→ EXERCISE AIM:
Take the data below and write out exactly the lines from the one with "joint_dowel(turn_left_rail, -1, level_upper);" through the one with "obj.matrix_parent_inverse = Matrix.Identity(4)"; omit every other line.

→ RECORDED DATA:
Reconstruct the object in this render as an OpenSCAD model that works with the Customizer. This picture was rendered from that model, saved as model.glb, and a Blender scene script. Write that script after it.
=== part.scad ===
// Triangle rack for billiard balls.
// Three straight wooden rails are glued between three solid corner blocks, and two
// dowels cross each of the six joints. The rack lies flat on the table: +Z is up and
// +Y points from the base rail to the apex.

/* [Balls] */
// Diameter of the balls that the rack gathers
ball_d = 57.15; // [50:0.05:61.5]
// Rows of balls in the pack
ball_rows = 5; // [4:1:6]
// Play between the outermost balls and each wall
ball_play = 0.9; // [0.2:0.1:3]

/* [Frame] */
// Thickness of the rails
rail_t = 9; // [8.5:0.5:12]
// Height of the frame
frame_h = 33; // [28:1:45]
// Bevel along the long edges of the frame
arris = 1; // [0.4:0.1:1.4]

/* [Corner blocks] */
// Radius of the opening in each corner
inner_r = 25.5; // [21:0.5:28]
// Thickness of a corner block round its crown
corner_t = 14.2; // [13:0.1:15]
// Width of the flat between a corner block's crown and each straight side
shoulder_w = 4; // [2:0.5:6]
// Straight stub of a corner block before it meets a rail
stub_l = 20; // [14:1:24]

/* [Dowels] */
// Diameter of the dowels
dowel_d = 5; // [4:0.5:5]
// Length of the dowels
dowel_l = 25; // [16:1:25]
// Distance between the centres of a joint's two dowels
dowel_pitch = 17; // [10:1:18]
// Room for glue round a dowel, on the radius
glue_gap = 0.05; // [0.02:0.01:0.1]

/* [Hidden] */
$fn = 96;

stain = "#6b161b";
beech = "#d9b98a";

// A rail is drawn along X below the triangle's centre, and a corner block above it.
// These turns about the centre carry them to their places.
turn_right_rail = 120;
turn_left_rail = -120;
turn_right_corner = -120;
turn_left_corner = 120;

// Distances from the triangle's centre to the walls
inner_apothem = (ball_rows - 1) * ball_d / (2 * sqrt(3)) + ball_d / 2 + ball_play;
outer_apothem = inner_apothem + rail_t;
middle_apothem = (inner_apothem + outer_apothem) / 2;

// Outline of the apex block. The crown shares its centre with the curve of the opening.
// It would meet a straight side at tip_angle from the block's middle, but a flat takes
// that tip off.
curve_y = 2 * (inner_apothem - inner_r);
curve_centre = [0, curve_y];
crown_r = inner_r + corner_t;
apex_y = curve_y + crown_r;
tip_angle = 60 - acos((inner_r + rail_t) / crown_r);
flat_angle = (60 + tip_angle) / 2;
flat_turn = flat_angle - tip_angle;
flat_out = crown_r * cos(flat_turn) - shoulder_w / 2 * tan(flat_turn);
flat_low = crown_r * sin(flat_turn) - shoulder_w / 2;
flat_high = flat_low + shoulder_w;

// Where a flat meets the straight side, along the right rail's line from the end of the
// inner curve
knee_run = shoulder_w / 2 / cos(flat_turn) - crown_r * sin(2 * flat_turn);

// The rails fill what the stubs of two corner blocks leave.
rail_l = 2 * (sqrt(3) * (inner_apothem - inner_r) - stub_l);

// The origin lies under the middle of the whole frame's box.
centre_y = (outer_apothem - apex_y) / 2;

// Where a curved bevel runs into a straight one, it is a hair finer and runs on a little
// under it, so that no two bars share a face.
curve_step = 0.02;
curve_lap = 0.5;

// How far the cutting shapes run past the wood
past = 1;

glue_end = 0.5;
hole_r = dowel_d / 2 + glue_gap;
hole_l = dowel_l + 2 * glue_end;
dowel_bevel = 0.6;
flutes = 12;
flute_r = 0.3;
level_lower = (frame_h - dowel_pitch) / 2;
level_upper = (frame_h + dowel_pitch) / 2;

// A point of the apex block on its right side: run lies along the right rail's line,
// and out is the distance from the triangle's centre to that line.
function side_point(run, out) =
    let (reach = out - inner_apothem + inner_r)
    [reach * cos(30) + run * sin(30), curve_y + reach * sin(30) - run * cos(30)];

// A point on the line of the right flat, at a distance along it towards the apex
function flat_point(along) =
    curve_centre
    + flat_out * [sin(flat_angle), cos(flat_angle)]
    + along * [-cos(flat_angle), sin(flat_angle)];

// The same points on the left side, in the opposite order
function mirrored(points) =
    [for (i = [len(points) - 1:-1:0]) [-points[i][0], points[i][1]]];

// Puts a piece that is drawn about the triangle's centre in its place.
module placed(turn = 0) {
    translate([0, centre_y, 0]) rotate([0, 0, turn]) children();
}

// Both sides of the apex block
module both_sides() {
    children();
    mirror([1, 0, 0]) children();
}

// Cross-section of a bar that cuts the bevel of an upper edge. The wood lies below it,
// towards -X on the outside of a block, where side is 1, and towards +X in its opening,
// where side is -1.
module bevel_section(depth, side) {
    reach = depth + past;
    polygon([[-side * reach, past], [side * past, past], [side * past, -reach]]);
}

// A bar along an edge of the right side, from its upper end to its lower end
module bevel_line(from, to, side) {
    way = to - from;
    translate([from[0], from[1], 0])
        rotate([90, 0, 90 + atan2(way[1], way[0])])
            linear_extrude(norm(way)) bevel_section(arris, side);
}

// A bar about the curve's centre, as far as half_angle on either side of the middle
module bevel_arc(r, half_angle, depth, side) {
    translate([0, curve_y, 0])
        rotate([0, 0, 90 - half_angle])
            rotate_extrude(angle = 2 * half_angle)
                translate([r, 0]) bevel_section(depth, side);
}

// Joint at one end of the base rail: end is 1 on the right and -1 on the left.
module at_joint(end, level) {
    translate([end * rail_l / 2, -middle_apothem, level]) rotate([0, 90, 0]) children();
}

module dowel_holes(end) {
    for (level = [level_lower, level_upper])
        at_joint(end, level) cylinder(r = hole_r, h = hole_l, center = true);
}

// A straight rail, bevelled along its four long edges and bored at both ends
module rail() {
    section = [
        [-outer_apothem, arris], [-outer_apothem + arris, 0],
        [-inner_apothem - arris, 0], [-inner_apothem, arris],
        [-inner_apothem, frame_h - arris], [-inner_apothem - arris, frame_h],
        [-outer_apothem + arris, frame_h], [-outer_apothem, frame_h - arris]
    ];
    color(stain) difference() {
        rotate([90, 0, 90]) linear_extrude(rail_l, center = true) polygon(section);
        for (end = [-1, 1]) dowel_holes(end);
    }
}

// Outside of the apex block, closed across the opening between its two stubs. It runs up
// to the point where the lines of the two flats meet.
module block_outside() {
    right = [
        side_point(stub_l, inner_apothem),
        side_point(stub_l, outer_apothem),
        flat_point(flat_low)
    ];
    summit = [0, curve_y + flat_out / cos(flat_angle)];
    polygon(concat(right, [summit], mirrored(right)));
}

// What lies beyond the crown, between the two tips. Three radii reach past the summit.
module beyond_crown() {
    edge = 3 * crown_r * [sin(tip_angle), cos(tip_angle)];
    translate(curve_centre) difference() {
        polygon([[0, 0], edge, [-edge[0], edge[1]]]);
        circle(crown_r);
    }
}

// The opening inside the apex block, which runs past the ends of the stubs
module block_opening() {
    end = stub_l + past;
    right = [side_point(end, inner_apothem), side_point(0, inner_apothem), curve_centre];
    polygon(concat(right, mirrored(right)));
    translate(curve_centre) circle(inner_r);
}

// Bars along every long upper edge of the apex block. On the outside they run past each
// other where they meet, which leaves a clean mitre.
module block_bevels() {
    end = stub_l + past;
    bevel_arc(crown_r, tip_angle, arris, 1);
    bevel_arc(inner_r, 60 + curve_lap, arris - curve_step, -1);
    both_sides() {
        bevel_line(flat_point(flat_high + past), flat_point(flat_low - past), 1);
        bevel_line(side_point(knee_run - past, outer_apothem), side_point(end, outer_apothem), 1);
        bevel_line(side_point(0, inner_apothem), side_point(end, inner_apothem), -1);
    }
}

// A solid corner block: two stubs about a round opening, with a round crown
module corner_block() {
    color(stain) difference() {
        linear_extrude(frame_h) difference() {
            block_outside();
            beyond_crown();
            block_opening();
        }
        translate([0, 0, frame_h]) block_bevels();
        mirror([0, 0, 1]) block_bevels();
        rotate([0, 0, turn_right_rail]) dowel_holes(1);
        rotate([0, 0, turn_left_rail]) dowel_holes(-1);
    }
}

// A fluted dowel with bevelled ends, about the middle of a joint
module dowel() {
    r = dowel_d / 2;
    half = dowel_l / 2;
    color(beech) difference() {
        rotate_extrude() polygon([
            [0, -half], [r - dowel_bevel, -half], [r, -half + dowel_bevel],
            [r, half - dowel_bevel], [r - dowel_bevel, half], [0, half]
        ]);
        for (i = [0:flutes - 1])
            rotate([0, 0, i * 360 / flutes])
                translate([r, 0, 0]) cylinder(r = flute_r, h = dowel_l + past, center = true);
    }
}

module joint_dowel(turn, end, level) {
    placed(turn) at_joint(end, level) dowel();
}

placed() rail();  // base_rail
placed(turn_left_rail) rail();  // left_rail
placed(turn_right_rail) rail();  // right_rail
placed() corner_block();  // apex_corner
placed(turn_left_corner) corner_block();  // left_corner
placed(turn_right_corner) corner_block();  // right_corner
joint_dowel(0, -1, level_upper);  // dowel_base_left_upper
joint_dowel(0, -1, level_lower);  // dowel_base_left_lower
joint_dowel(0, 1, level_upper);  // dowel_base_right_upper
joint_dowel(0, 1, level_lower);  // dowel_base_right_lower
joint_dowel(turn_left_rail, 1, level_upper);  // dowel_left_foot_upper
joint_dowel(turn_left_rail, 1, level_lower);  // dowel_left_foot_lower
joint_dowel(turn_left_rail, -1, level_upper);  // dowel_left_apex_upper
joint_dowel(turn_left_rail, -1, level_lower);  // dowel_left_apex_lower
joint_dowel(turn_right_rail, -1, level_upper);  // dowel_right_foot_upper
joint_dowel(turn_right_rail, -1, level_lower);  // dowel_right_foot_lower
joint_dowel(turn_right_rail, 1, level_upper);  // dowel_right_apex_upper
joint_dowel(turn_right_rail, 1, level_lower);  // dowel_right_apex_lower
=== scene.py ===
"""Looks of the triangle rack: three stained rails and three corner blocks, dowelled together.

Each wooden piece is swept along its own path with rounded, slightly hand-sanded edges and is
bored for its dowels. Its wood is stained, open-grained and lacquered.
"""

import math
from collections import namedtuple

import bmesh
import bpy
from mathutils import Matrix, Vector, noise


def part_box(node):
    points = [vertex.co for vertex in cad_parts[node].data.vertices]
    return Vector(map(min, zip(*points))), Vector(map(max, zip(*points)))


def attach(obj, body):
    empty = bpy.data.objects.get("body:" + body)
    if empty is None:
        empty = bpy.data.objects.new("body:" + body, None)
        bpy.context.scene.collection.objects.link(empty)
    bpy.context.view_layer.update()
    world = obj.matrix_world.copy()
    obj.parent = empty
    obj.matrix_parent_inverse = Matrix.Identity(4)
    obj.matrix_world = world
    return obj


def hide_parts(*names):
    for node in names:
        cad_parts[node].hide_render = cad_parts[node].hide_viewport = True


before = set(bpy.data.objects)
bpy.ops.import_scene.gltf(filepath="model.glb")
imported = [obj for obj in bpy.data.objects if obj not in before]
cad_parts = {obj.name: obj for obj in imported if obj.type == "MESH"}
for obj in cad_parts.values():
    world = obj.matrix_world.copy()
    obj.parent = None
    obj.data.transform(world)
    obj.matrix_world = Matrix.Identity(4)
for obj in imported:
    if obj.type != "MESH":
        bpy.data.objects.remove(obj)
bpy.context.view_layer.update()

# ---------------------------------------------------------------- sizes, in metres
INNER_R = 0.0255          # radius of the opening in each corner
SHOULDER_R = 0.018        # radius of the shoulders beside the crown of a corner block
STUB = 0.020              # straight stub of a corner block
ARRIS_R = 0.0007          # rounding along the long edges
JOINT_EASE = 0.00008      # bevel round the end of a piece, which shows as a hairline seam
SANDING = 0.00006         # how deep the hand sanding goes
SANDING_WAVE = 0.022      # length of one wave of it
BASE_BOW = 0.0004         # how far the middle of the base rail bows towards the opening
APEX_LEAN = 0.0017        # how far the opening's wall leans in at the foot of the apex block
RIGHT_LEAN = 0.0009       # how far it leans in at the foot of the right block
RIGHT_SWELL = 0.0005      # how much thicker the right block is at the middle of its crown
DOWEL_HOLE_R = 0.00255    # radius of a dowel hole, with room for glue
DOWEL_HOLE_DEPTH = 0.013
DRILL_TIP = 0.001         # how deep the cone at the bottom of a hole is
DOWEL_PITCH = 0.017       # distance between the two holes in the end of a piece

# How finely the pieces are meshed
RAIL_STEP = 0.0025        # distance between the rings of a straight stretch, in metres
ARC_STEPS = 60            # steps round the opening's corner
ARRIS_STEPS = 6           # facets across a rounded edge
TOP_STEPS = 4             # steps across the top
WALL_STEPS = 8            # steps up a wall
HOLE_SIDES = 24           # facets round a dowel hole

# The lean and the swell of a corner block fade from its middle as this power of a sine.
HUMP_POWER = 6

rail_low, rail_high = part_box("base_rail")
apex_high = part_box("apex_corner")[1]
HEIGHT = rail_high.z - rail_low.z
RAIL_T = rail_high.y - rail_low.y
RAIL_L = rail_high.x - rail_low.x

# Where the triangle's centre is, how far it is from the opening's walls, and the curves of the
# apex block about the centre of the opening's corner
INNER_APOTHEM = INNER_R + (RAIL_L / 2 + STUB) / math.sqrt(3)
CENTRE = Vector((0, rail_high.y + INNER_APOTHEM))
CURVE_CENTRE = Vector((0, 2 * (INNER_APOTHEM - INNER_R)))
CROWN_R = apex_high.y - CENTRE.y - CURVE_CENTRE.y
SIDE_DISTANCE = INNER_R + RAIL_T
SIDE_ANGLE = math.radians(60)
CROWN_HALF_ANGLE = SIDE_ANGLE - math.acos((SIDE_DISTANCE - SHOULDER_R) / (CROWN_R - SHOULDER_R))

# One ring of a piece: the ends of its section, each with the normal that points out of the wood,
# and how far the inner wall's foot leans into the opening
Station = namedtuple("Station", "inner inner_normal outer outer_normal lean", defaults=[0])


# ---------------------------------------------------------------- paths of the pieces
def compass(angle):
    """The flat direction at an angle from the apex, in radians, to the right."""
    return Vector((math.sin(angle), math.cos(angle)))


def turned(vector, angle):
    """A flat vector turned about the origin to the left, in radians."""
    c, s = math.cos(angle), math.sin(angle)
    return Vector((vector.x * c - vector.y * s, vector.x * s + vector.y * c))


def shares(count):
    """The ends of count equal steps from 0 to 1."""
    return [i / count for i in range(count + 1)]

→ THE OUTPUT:
joint_dowel(turn_left_rail, -1, level_upper);  // dowel_left_apex_upper
joint_dowel(turn_left_rail, -1, level_lower);  // dowel_left_apex_lower
joint_dowel(turn_right_rail, -1, level_upper);  // dowel_right_foot_upper
joint_dowel(turn_right_rail, -1, level_lower);  // dowel_right_foot_lower
joint_dowel(turn_right_rail, 1, level_upper);  // dowel_right_apex_upper
joint_dowel(turn_right_rail, 1, level_lower);  // dowel_right_apex_lower
=== scene.py ===
"""Looks of the triangle rack: three stained rails and three corner blocks, dowelled together.

Each wooden piece is swept along its own path with rounded, slightly hand-sanded edges and is
bored for its dowels. Its wood is stained, open-grained and lacquered.
"""

import math
from collections import namedtuple

import bmesh
import bpy
from mathutils import Matrix, Vector, noise


def part_box(node):
    points = [vertex.co for vertex in cad_parts[node].data.vertices]
    return Vector(map(min, zip(*points))), Vector(map(max, zip(*points)))


def attach(obj, body):
    empty = bpy.data.objects.get("body:" + body)
    if empty is None:
        empty = bpy.data.objects.new("body:" + body, None)
        bpy.context.scene.collection.objects.link(empty)
    bpy.context.view_layer.update()
    world = obj.matrix_world.copy()
    obj.parent = empty
    obj.matrix_parent_inverse = Matrix.Identity(4)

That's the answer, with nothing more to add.